Often, two-party systems are consequences of various factors, mostly the use of first-past-the-post, rather than deliberately engineered. They tend to favor two major political parties, as recognized in Duverger's law.
Such systems have evolved in the United States and United Kingdom, as well as in many small or newly independent countries such as Jamaica. While Americans and Britons often see the two-party system as natural, based on their long experiences with it, it is in fact a product of the particular rules in place. The two parties that dominate thus have an incentive to keep the rules as they are, so as to prevent electoral losses to smaller parties.
Arguments for and against
The two-party system's defenders argue that
- it produces more stable governance than multiparty systems, because coalition is highly unlikely to occur with two parties dominating.
- it keeps 'undesirable' extremist parties out of power, like the British National Party (which most Brits perceive to be racist) in the United Kingdom.
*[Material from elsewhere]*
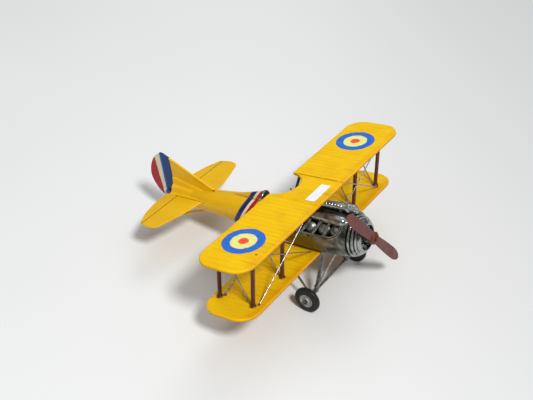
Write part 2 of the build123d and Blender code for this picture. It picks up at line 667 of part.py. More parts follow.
BLADE_ROOT_WIDTH = 7.0
with BuildPart() as propeller_blades:
    for turn in (0, 180):
        angle = math.radians(PROP_REST + turn)
        outward = Vector(0, math.cos(angle), math.sin(angle))
        across = Vector(0, -math.sin(angle), math.cos(angle))
        pitch = math.radians(BLADE_PITCH)
        chord_way = across * -math.cos(pitch) + Vector(math.sin(pitch), 0, 0)
        face_way = outward.cross(chord_way)
        blade_plane = Plane(origin=(PROP_X, 0, AXIS_Z), x_dir=outward, z_dir=face_way)
        with BuildSketch(blade_plane.offset(-BLADE_THICK / 2)):
            with BuildLine():
                Line((3, -BLADE_ROOT_WIDTH / 2), (3, BLADE_ROOT_WIDTH / 2))
                Spline((3, BLADE_ROOT_WIDTH / 2), (20, BLADE_WIDTH / 2 - 0.7), (40, BLADE_WIDTH / 2),
                       (56, BLADE_WIDTH / 2 - 1.2), (PROP_RADIUS, 0), (56, 1.2 - BLADE_WIDTH / 2),
                       (40, -BLADE_WIDTH / 2), (20, 0.7 - BLADE_WIDTH / 2), (3, -BLADE_ROOT_WIDTH / 2))
            make_face()
        extrude(amount=BLADE_THICK)
    with BuildSketch(Plane.YZ.offset(BOSS_REAR_X - 5)):
        with Locations((0, AXIS_Z)):
            RegularPolygon(BOSS_RADIUS, 8)
    extrude(amount=BOSS_LENGTH + 10, mode=Mode.SUBTRACT)
propeller_blades.part.label = "propeller_blades"
save(propeller_blades.part, "propeller_blades")

NUT_LENGTH = 2.2
boss_front_x = BOSS_REAR_X + BOSS_LENGTH
with BuildPart() as propeller_shaft:
    rod((COWL_FRONT_X + 0.6, 0, AXIS_Z), (boss_front_x + NUT_LENGTH, 0, AXIS_Z), SHAFT_RADIUS)
propeller_shaft.part.label = "propeller_shaft"
save(propeller_shaft.part, "propeller_shaft")

with BuildPart() as propeller_nut:
    with BuildSketch(Plane.YZ.offset(boss_front_x)):
        with Locations((0, AXIS_Z)):
            RegularPolygon(3.2, 6)
            Circle(SHAFT_RADIUS, mode=Mode.SUBTRACT)
    extrude(amount=NUT_LENGTH - 0.4)
propeller_nut.part.label = "propeller_nut"
save(propeller_nut.part, "propeller_nut")

# ----------------------------------------------------------------------- label
with BuildPart() as blank_label:
    with BuildSketch(Plane.XY.offset(upper_top_z)):
        with Locations((15.5, -4.5)):
            Rectangle(9.6, 29.6, rotation=0.6)
    extrude(amount=0.2)
blank_label.part.label = "blank_label"
save(blank_label.part, "blank_label")
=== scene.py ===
"""Looks of a painted sheet-metal biplane model, built round its CAD frame.

The plane is drawn level in millimetres, as its CAD is: +X to the nose, +Y to the
left wing tip, +Z up, origin in the middle of the upper wing. LEVEL turns that
drawing into the frame, where the plane stands nose-up on its wheels and skid.
"""
import json
import random
from math import atan2, copysign, cos, exp, pi, radians, sin, sqrt

import bmesh
import bpy
import numpy as np
from mathutils import Euler, Matrix, Vector


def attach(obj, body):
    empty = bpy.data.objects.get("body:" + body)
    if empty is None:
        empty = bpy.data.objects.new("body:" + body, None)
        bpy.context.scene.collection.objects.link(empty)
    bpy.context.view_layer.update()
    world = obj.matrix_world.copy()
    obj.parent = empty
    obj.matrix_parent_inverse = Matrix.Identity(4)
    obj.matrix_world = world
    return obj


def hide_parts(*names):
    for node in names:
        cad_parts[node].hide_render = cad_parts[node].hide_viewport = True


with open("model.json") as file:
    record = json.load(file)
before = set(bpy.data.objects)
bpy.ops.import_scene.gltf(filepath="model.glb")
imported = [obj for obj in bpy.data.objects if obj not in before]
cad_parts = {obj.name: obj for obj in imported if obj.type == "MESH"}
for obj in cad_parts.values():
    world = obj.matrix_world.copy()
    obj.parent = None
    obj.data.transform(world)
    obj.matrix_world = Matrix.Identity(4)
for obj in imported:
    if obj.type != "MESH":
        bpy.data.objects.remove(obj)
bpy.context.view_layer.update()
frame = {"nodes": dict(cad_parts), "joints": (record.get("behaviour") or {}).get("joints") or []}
random.seed(11)

# ---- level drawing, mm
MM = 0.001
MERGE_DISTANCE = 2e-6      # metres
SIDES = (("left", 1), ("right", -1))
AXIS_Z = -37.7             # fuselage and propeller axis
PROP_X = 67.0
PROP_RADIUS = 61.3
PROP_REST = 131.0          # blade direction seen from the front, degrees
BLADE_PITCH = 3.0
BLADE_WIDTH = 11.0

HALF_SPAN = 139.0
UPPER_CHORD = 55.5
LOWER_HALF_SPAN = 133.5
LOWER_CHORD = 54.0
LOWER_MID_X = -9.2
LOWER_Z = -55.8
WING_HALF_THICK = 1.4
TIP_RADIUS = 18.0
CUTOUT_X = -30.8
CUTOUT_RADIUS = 21.2
SEAM_Y = 21.0              # joint of the wing panels with the centre section

STRUT_Y = (110.9, 65.0)
STRUT_X = (7.2, -28.9)     # strut feet; the tops are a stagger further forward
STAGGER = 8.8
WHEEL = Vector((16.2, 44.5, -90.9))

ROUNDEL_X = -2.6
ROUNDEL_Y = 96.7
ROUNDEL_RADII = (19.3, 11.8, 4.7)

# Station along the body and its radius there.
BODY_STATIONS = [(-176, 3.0), (-165, 5.8), (-128, 10.7), (-88, 14.7), (-50, 18.6),
                 (-15, 21.8), (16, 23.4), (34, 22.5), (48.5, 21.0)]

spin = next(joint for joint in frame["joints"] if joint["name"] == "propeller_spin")
nose_up = atan2(spin["axis"][2], spin["axis"][0])
tilt = Matrix.Rotation(-nose_up, 4, "Y")
level_origin = Vector(spin["pos_m"]) - tilt @ Vector((PROP_X, 0, AXIS_Z)) * MM
LEVEL = Matrix.Translation(level_origin) @ tilt @ Matrix.Scale(MM, 4)


def hermite(t, span, start, end):
    """Cubic at the fraction t of a span whose ends are (value, slope) pairs."""
    return ((2 * t**3 - 3 * t**2 + 1) * start[0] + (t**3 - 2 * t**2 + t) * span * start[1]
            + (3 * t**2 - 2 * t**3) * end[0] + (t**3 - t**2) * span * end[1])


def body_radius(x):
    """Radius of the round body at a station, by smooth interpolation."""
    last = len(BODY_STATIONS) - 1

    def slope(i):
        a, b = BODY_STATIONS[max(i - 1, 0)], BODY_STATIONS[min(i + 1, last)]
        return (b[1] - a[1]) / (b[0] - a[0])

    k = next((i for i in range(last - 1) if x < BODY_STATIONS[i + 1][0]), last - 1)
    (x0, r0), (x1, r1) = BODY_STATIONS[k], BODY_STATIONS[k + 1]
    return hermite((x - x0) / (x1 - x0), x1 - x0, (r0, slope(k)), (r1, slope(k + 1)))


def on_body(x, z, side, proud=0.0):
    """Point on the body's side at a height, standing proud of the skin."""
    radius = body_radius(x) + proud
    return Vector((x, side * sqrt(max(radius**2 - (z - AXIS_Z)**2, 0)), z))


# ---- mesh shapes
# A shape is a pair (points, faces) in the level drawing.
def rings(loops, caps=True):
    """Skins a row of equal closed loops of points."""
    count = len(loops[0])
    points = [point for loop in loops for point in loop]
    faces = []
    for row in range(len(loops) - 1):
        for k in range(count):
            a, b = row * count + k, row * count + (k + 1) % count
            faces.append((a, b, b + count, a + count))
    if caps:
        faces.append(tuple(reversed(range(count))))
        faces.append(tuple(range((len(loops) - 1) * count, len(loops) * count)))
    return points, faces


def parts(count):
    """Fractions from 0 to 1 in so many equal steps."""
    return [i / count for i in range(count + 1)]


def turns(count, start=0.0):
    """Equal steps of a full turn, from so many steps after zero."""
    return [2 * pi * (i + start) / count for i in range(count)]


def radial(turn, reach=1.0):
    """Step away from the body axis, turned from the left side towards the top."""
    return Vector((0, reach * cos(turn), reach * sin(turn)))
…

- uncommon, unconventional ideas and ideologies are non-influential, so policies and governments do not change rapidly; though there is some controversy as to whether this is an advantage. While smaller parties find this exceptionally frustrating, proponents suggest that it enhances stability while allowing for ideas that gain favor to become politically influential.
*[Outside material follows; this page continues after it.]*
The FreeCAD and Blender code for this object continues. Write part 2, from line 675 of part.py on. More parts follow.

- it gives a more transparent choice to voters: coalitions are created internally before the election rather than externally after it; it is easier to judge whether an elected government has delivered its promises since it cannot blame component parties' diversity for failure.
- the dynamics of a two party system drives both parties' policies towards the position of a mythical median voter while remaining distinctive enough to motivate their core support.
- and even that two party systems, especially those where power often changes hands, are less prone to revolutions, coups, or civil wars.
Against the argument that the two-party system leads to more stable governance, critics of the two-party system argue variously that:
- stability is not desirable in itself.
- the two-party system produces stable governments, rather than stable democracy, and the latter is what should be desired.
- two-party systems are not intrinsically any more stable, citing such examples of stable democracies as Germany, which has a multi-party system through proportional representation.
The two-party system is also criticised for the following flaws:
- Candidates are motivated to run negative campaigns, pointing out the flaws in the "other person" (usually the leader of the other party) and staking out only those positions that are necessary to differentiate themselves from their primary opponent and not constructive or beneficial to citizens.
- If the opposition party is weak, a dominant-party system may develop.
- Debate in the assembly of the country can often be adversarial and not constructive, sometimes revolving around narrowly perceived policy ideas, rather than larger political issues. Sometimes adversarial politics can lead to the opposition disagreeing with everything the government proposes (and vice versa) for the sake of disagreeing. This can lead to important legislation, especially reforms, being blocked that may be beneficial for the country.
- The system is more easily corrupted by campaign contributions since there are fewer players to donate to.
- In an effort to attract voters, each party will adopt planks of the other party's platform, leading to the appearance in some skeptics' minds of a one-party system. Examples include the American notion of a "Republicrat."
The electoral systems which tend to favour two-party systems (notably the "biggest pile of votes wins" system) are also criticised because:
- Most electors are forced to engage in tactical voting, voting for candidates that may not be their first choice.
- Smaller parties will be unrepresented: they will not receive a number of seats in the country's assembly that reflect the number of votes received for them (and therefore the amount of support for them). Some argue that this is undemocratic, as citizens who vote for small parties should be represented fairly.
- Smaller parties often represent unconventional or 'alternative' (compared to the main parties) ideologies and formulate policy on the basis of this ideology. It can be argued that in a democracy, all ideologies should be fairly represented.
- Larger parties will benefit from being overrepresented; some argue this is undemocratic.